Saturday, November 21, 2009

It's that time again.

I've been feeling this overwhelming anxiety lately. There are so many things I've attributed it to. The lack of money for the holidays, my suck ass job, my court stuff, Ashley's worthless father and all the crap emotion he brings to my life, things that I just can't stop worrying about or thinking about. That's me. I worry. I have anxiety. But lately, it seems to be more. And it's because it's that time again.

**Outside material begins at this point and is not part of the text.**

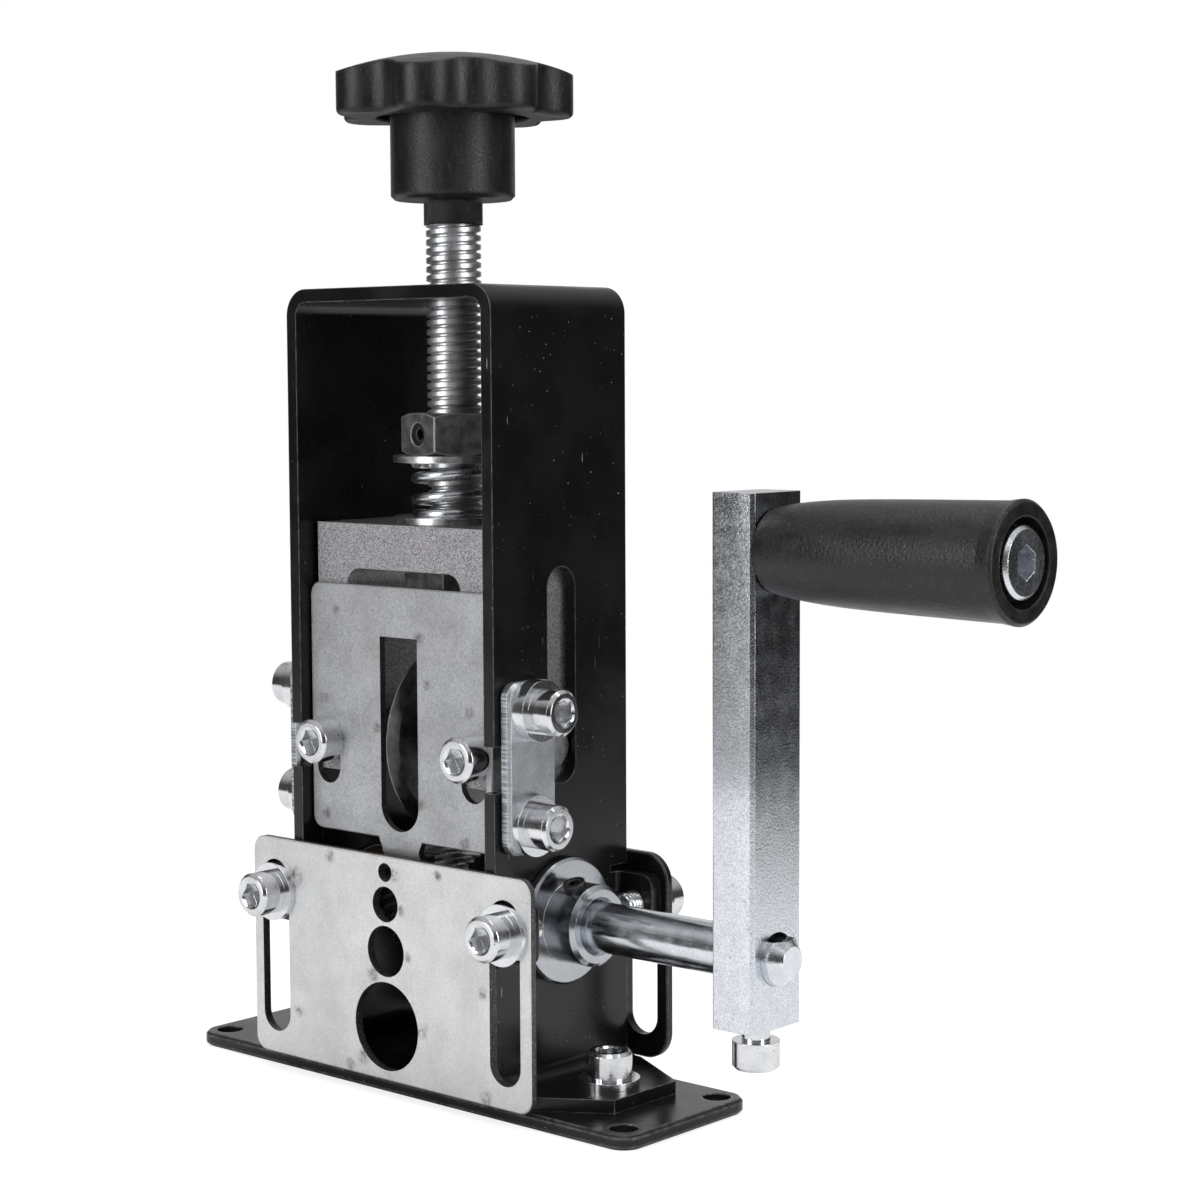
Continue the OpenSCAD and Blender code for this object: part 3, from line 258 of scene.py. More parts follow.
class NodeBuilder:
    """Adds and links the nodes of a material or of the world"""

    def __init__(self, tree):
        self.nodes, self.links = tree.nodes, tree.links
        self.nodes.clear()

    def add(self, kind, inputs=None, **settings):
        """A node with its settings, its inputs fed by name or by number"""
        node = self.nodes.new("ShaderNode" + kind)
        for key, value in settings.items():
            setattr(node, key, value)
        for key, value in (inputs or {}).items():
            self.feed(node.inputs[key], value)
        return node

    def feed(self, socket, value):
        """Links an input to an output, or sets its number, vector or colour"""
        if isinstance(value, bpy.types.NodeSocket):
            self.links.new(value, socket)
        elif hasattr(socket.default_value, "__len__") and len(socket.default_value) == 4:
            socket.default_value = (*value[:3], 1)
        else:
            socket.default_value = value

    def calculate(self, operation, a, b=0.0):
        """One Math node"""
        return self.add("Math", {0: a, 1: b}, operation=operation).outputs[0]

    def times(self, a, b):
        """The product of two values"""
        return self.calculate("MULTIPLY", a, b)

    def plus(self, a, b):
        """The sum of two values"""
        return self.calculate("ADD", a, b)

    def most(self, a, b):
        """The greater of two values; the first may be missing"""
        return b if a is None else self.calculate("MAXIMUM", a, b)

    def between(self, value, low, high, to_low=0.0, to_high=1.0):
        """Runs smoothly from to_low to to_high while a value goes from low to high"""
        node = self.add("MapRange", {"Value": value, "From Min": low, "From Max": high,
                                     "To Min": to_low, "To Max": to_high},
                        interpolation_type="SMOOTHSTEP")
        return node.outputs["Result"]

    def blend(self, share, a, b):
        """A colour between two, at a share of the way from a to b"""
        return self.add("Mix", {0: share, 6: a, 7: b}, data_type="RGBA").outputs[2]

    def level(self, share, a, b):
        """A number between two, at a share of the way from a to b"""
        node = self.add("Mix", {"Factor": share, "A": a, "B": b}, data_type="FLOAT")
        return node.outputs["Result"]


class Finish(NodeBuilder):
    """One material, built node by node on the piece's own Object coordinates"""

    def __init__(self, name):
        self.material = bpy.data.materials.new(name)
        self.material.use_nodes = True
        super().__init__(self.material.node_tree)
        self.surface = self.add("OutputMaterial").inputs["Surface"]
        self.place = self.add("TexCoord").outputs["Object"]

    def done(self, **sockets):
        """Ends the material with a shader that these values feed"""
        inputs = {key.replace("_", " "): value for key, value in sockets.items()}
        self.feed(self.surface, self.add("BsdfPrincipled", inputs).outputs[0])
        return self.material

    def moved(self, stretch=(1, 1, 1), turn=(0, 0, 0), shift=(0, 0, 0)):
        """The piece's coordinates, stretched, turned, and shifted in metres"""
        node = self.add("Mapping", {"Vector": self.place, "Scale": stretch,
                                    "Rotation": turn, "Location": shift})
        return node.outputs[0]

    def grain(self, size, detail=3, rough=0.55, place=None):
        """Noise whose lumps are about size millimetres across"""
        node = self.add("TexNoise", {"Vector": place or self.place, "Scale": 1000 / size,
                                     "Detail": detail, "Roughness": rough})
        return node.outputs["Fac"]

    def cells(self, size, place=None, output="Distance"):
        """Random points about size millimetres apart: the distance to one, or its colour"""
        node = self.add("TexVoronoi", {"Vector": place or self.place, "Scale": 1000 / size})
        return node.outputs[output]

    def shade(self, colour, value, low, high):
        """A colour times a share that runs from low to high with a 0 to 1 value"""
        return self.blend(value, toned(colour, low), toned(colour, high))

    def edges(self, radius):
        """Normals that round the arrises by a radius, and a value that is 1 along them"""
        bevel = self.add("Bevel", {"Radius": radius * MM}, samples=4).outputs[0]
        flat = self.add("NewGeometry").outputs["Normal"]
        dot = self.add("VectorMath", {0: bevel, 1: flat}, operation="DOT_PRODUCT")
        return bevel, self.between(dot.outputs["Value"], ON_FLAT, ON_ARRIS)

    def facing(self, axis, low, high):
        """0 to 1 as a face's own direction along an axis grows; with + only that way round"""
        normal = self.add("NewGeometry").outputs["True Normal"]
        value = self.add("SeparateXYZ", {0: normal}).outputs["XYZ".index(axis[0])]
        if not axis.endswith("+"):
            value = self.calculate("ABSOLUTE", value)
        return self.between(value, low, high)

    def height(self, low, high):
        """0 to 1 between two heights, in millimetres"""
        part = self.add("SeparateXYZ", {0: self.place})
        return self.between(part.outputs[2], low * MM, high * MM)

    def relief(self, height, depth, normal, strength):
        """Normals of small bumps, a depth in millimetres, over other normals"""
        node = self.add("Bump", {"Height": height, "Distance": depth * MM,
                                 "Strength": strength, "Normal": normal})
        return node.outputs[0]


def paint_finish(name, colours, specks=1.0, dust=0.0, edge_size=0.35):
    """Gloss black paint: dust specks, short pale scratches, arrises rubbed paler and painted
    with a highlight
    """
    f = Finish(name)
    round_edge, edge = f.edges(edge_size)
    marks = None
    for turn, stretch, cell, thin, rare in PAINT_MARKS:
        place = f.moved(stretch, turn, tuple(cell * part for part in MARK_SHIFT))
        dot = f.between(f.cells(cell, place), thin, thin * 0.6)
        pick = f.add("SeparateColor", {"Color": f.cells(cell, place, "Color")})
        kept = f.between(pick.outputs[0], rare, rare + 0.1)
        marks = f.most(marks, f.times(dot, kept))
    patches = f.between(f.grain(16, 2), 0.40, 0.62, 0.12, 1.0)
    marks = f.times(marks, f.times(patches, specks))
    # rubbed paint and a painted highlight, paler along the arrises
    worn = f.times(edge, f.between(f.grain(2.2, 4), 0.35, 0.65, 0.30, 0.95))
    body = f.shade(colours.paint, f.grain(9, 4), 0.7, 1.5)
    if dust:
        film = f.times(f.facing("Z+", 0.7, 0.95),
                       f.between(f.grain(7, 5), 0.3, 0.7, 0.4, 1.0))
        body = f.blend(f.times(film, dust), body, PAINT_DUST_WEAR_AND_GLINT)
    body = f.blend(worn, body, PAINT_DUST_WEAR_AND_GLINT)
    peel = f.plus(f.grain(1.1, 3), f.times(marks, 2.0))
    return f.done(
        Base_Color=f.blend(marks, body, colours.scratch),
        Roughness=f.between(f.grain(14, 5), 0.3, 0.7, 0.22, 0.34),
        Specular_IOR_Level=0.42,
        Normal=f.relief(peel, 0.008, round_edge, 0.6))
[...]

It seems like I'm beating the drum to death. And I try, I REALLY try not to think about it. But every year it's there. No matter the counseling, no matter how much I have "let it go", no matter how much I've forgiven. I can't forget. And as the day to be Thankful approaches, I get the urge to just want to hide away for the week, and come out when it's over. But I can't. I have children that I have to teach to be thankful. I have children that need to be surrounded with family and loved ones, during this holiday season. I can't be selfish. The one time I probably should be. I'm not.
9 years ago next week, I weakly tried to take my own life. Not because I was suicidal, not because I was depressed, not because of any of the "normal" thoughts that people who try to commit suicide have.. And when I think about it, I don't consider it trying to take my own life, I just wanted the pain to stop. The hurt.. I just didn't want to see it or feel it anymore. I won't go in to detail here because there are people who I've made amends with over the situation that deserve that respect. ( I think!)
In the last few months, I've finally gotten some closure on that situation..the sordid details of what I thought I saw compared to what "actually" happened.. so that's helped a little. But that night, I can replay in my head over and over like a rewind button. I can tell you how things smelled, I can tell you what everyone in the house that morning was wearing, I can see it SO vividly after all this time, that it just won't go away.
After my hysterical freak out I had over what I had stumbled upon looking for my husband in a zombie like sleep state, everyone left me in the house by myself. Traumatized. His family had been over visiting for the holiday, and they ALL left me, including my sister, and went to his cousin's house. I locked myself in the downstairs closet, and slit my wrists, swallowed a bottle of ibuprofen, along with some Nyquil, or some other generic brand of that stuff and whatever else I could find in the medicine cabinet.. I just wanted it all to stop. After not answering a few phone calls, one of them, *still not sure who* called the police to come and do a welfare check on me. So even though they'd all left me, apparently somebody cared or was worried. Because I had cuts in my wrist and had tried to hurt myself, the police had to take me and have me committed to the hospital psych ward. This was not a fun time for me. I was alone, I was hurt, and my husband didn't care. He said he wouldn't visit me in the hospital, because I had just done what I did for attention.
I never did it for attention. I never did it because I actually wanted to kill myself. My heart just hurt so badly, I wanted it to stop. I wanted those visions out of my head.
The hospital called my parents, and they had to drive across the state to come and get me. Somewhere in that madness, I had decided to go home, or maybe he told me I needed too..I don't remember exactly where the decision came from for me to go back home.. But the hospital had to have my parents consent to release me, and they had to sign something saying I would receive counseling at home.
I went to counseling. But my family pretended like nothing happened. I was living in the same house as my sister, who had just betrayed me in the ultimate way and I found it very hard to heal. I never recieved an apology from her, I never got a reason as to why she did it, except that night, when she said she "just wanted to be like me".. Imitation is the best form of flattery? Is that how it goes?
So every year around this time, I get anxiety. When my mom wants to do the family thing and have us all together, I just can't get excited about it. I dread it, and put it off as long as possible. I can't sleep at night, I have nightmares, I just don't feel right about spending the day with those people. I keep it pretty well hidden for the rest of the year, but when Thanksgiving comes around, I just don't feel like putting on a smiley face for everyone to see. It's a constant reminder of the pain I felt, and continue to feel for that betrayal. Not at my ex husband, but at my sister. Blood is supposed to be thicker than water.. but this blood isn't very thick..
I probably shouldn't have blogged this, although private, and only a few people can read it. But it actually feels good to get it out. To IDENTIFY my pain, and be ok with talking about it. It still hurts after 9 years..
will it ever go away?

2 comments:

McCleary Mama said...

Phew, got that out there! Maybe I can sleep tonight!

vertpaix said...

Wow. I'm so sorry you're still hurting after 9 years. There are somethings that hold on to us for a long long time. Maybe it's time to talk about it with your family. Get it out there and let the chips fall where they may. Life's too short to walk on eggshells.